I'm trying to code a proper fitness function for a problem that we've choose to solve with a GA. The problem consists in identifying the start dates of production for different items and minimize the occurrences of conflicts in available hours of the machines used in each step of transforming raw material into a final product. The problem is that I'm little lost in the fitness function and I don't know how to proceed.

I've calculated for each machine the total load for each production day in a range, finally, I've calculated the total sum of overload days and I'm using this as my "note" for every possible solution in my GA. Right now is quite simple, is returning the values and I think problably is wrong in the concept of the fitness function.

    def evaluate(self, scenario):
        sum_overload = calculate_load_machine(self.reference_date, scenario).to_numpy().sum()
        self.evaluation_note = sum_overload

For example:

I've a table for machines as index and production days as columns, for each day the production load is calculated and if it surpass 1.00 (100% of load capacity) the machine is considered overloaded.

Machines 20/02/2023 21/02/2023 22/02/2023 23/02/2023
mA 0.86 0.80 0.74 0.90
mB 0.90 0.51 0.86 1.10
mC 0.33 0.25 0.24 0.50
mD 1.20 1.15 0.99 0.95

The overload table is presented as:

Machines 20/02/2023 21/02/2023 22/02/2023 23/02/2023
mA 0.00 0.00 0.00 0.00
mB 0.00 0.00 0.00 1.00
mC 0.00 0.00 0.00 0.00
mD 1.00 1.00 0.00 0.00

The result of calculate_load_machine for the overload table is 3.

I am thinking about changing the fitness function to be based in the total number of items I can do in a day, like, for each machin mN, I've a composition of different products that are contributing to the load capacity of a machine, therefore, I should choose which product I would do in order to not overcharge the machine.

Any review, advice or comment is valid, thank you for your help!


Solution

  • I think that your approach is a good one.
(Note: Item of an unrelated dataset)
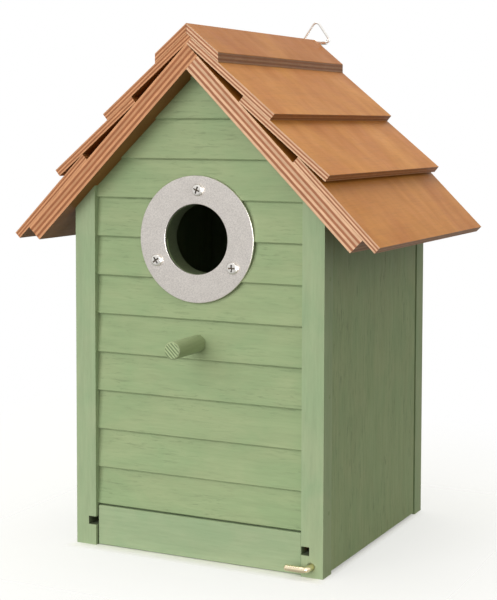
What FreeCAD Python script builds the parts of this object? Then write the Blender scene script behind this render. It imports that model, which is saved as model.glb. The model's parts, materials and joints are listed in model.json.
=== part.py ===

However, you may want to to complete penalization for ovrload rewarding solutions that have efficient use of machine time. Assign a higher fitness score to solutions that make use of available machine capacity without overloading, and penalize solutions that leave machine time unused.

    An approach is the following. Here you can adjust the conflict penalty (conflict_penalty = 0.5 ) and the machine overload (machine_overload = df/4-1. Here I assume 4 items per machine per day)

    import pandas as pd
    
    class FitnessEvaluator:
        def __init__(self, reference_date):
            self.reference_date = reference_date
            self.evaluation_note = None
    
        def evaluate(self, scenario):
            total_overload = calculate_load_machine(self.reference_date, scenario).to_numpy().sum()
            items_per_day = calculate_items_per_day(scenario)
            total_items = items_per_day.to_numpy().sum()
            conflict_penalty = calculate_conflict_penalty(scenario)
            fitness = total_items - total_overload - conflict_penalty
            self.evaluation_note = fitness
            return fitness
    
    
    def calculate_load_machine(reference_date, df):
        reference_day = pd.to_datetime(reference_date, format='%d/%m/%Y')
        days = (pd.to_datetime(df.columns, format='%d/%m/%Y') - reference_day).days
        machine_overload = df/4-1
        for day in days:
            if day > 0:
                machine_overload.iloc[:, day] += machine_overload.iloc[:, day-1]
        return machine_overload
    
    def calculate_items_per_day(df):
        return df.sum()
    
    def calculate_conflict_penalty(df):
        machines = df.index
        items = df.columns
        conflict_penalty = 0.5
        for item in items:
            machines_with_item = df.loc[df[item] > 0].index
            if len(machines_with_item) > 1:
                conflict_penalty += len(machines_with_item) - 1
        return conflict_penalty
    
    items_data = {'20/02/2023': [0.86,0.80,0.74,0.90],
                  '21/02/2023': [0.90,0.51,0.86,1.10],
                  '22/02/2023': [0.33,0.25,0.24,0.50],
                  '23/02/2023': [1.20,1.15,0.99,0.95]}
    items_per_day = pd.DataFrame(items_data, index=['m1', 'm2', 'm3', 'm4'])
    
    
    
    overload_data = {'20/02/2023': [0, 0, 0, 1],
                     '21/02/2023': [0, 0, 0, 1],
                     '22/02/2023': [0, 0, 0, 0],
                     '23/02/2023': [0, 1, 0, 0]}
    total_overload = pd.DataFrame(overload_data, index=['mA', 'mB', 'mC', 'mD'])
    
    fitness_evaluator = FitnessEvaluator(reference_date='20/02/2023')
    
    items_per_day_fitness = fitness_evaluator.evaluate(items_per_day)
    print(f'Fitness of items_per_day: {items_per_day_fitness}')
    
    total_overload_fitness = fitness_evaluator.evaluate(total_overload)
    print(f'Fitness of total_overload: {total_overload_fitness}')
    
    

    which retunrs:

    Fitness of items_per_day: 32.220000000000006
    Fitness of total_overload: 40.5